When the soil is denuded to this condition it will readily disintegrate. The surface is broken and gullying begins. Erosion is a problem associated with the hazards of floods and silting of streams and reservoirs. Whenever the amount of organic matter in the surface soil of any part of the public domain fails to maintain, erosion becomes a problem of conservation. Experiments indicate that from 10 to 15 per cent of the total plant growth of the year should return as an organic contribution of the soil in order to maintain the forage cover. When the plants have been greatly denuded, it may take from 30 to 40 years under wise use to rehabilitate the area.
The perpetuation of the plant food tied up in the organic matter of the upper soil determines the value in forage growth; measured in grazing, it is as vital a factor in conservation as is the wise use of oils, gas, or mineral and, if it could be measured with the same accuracy, would show a value running into millions. The preservation of plant food, soil cover, and normal erosion is a problem in conservation on the public domain for future administration.
The committee arrived at five general conclusions.
It thought that all portions of the unreserved and unappropriated public domain should be placed under responsible administration or regulation for the conservation and beneficial use of its resources.
It believed that additional areas important for national defense, reclamation purposes, reservoir sites, national forests, national parks, national monuments, and migratory-bird refuges should be reserved by the Federal Government for these purposes.
It was convinced that the remaining areas, which are valuable chiefly for the production of forage and can be effectively conserved and administered by the States containing them, should be granted to the States which will accept them.
It recommended that in States not accepting such a grant of the public domain responsible administration or regulation should be provided.
It believed that when a conservation program based on uniformity of Federal and State legislation and administration is developed and accepted by a State, its mineral resources should be transferred to the State under such restrictions as will properly safeguard the accepted principles of conservation and the reclamation fund.
The committee made 20 recommendations.
It wanted Congress, under prescribed conditions, to turn over public lands to the States.

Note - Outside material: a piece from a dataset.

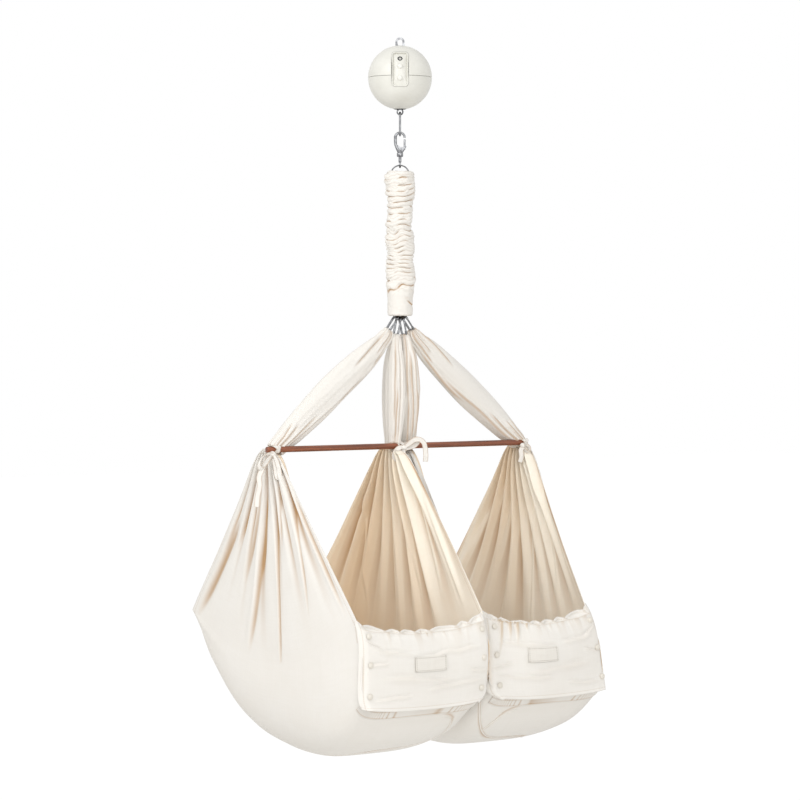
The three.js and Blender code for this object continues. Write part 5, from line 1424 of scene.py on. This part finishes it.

It wanted public lands in States not accepting them administered as "national ranges."
It wanted nonmineral lands transferred to the States in fee simple, but known minerals, together with the right to take them out, reserved to the Federal Government.
It wanted certain forest, national park, and reclamation areas excepted until their status was determined.
It wanted authorization extended to the proper officials to swap lands with States and private owners in the interest of consolidation of holdings.
"To provide for a more effective administration of the public domain and the various reservations and areas now under the control of the Federal Government and to promote the conservation of natural resources," it wrote, "it is recommended that the Congress be asked to authorize the President to consolidate and coordinate the executive and administrative bureaus, agencies, and offices created for or concerned with the administration of the laws relating to the use and disposition of the public domain, the administration of the national reservations, and the conservation of natural resources."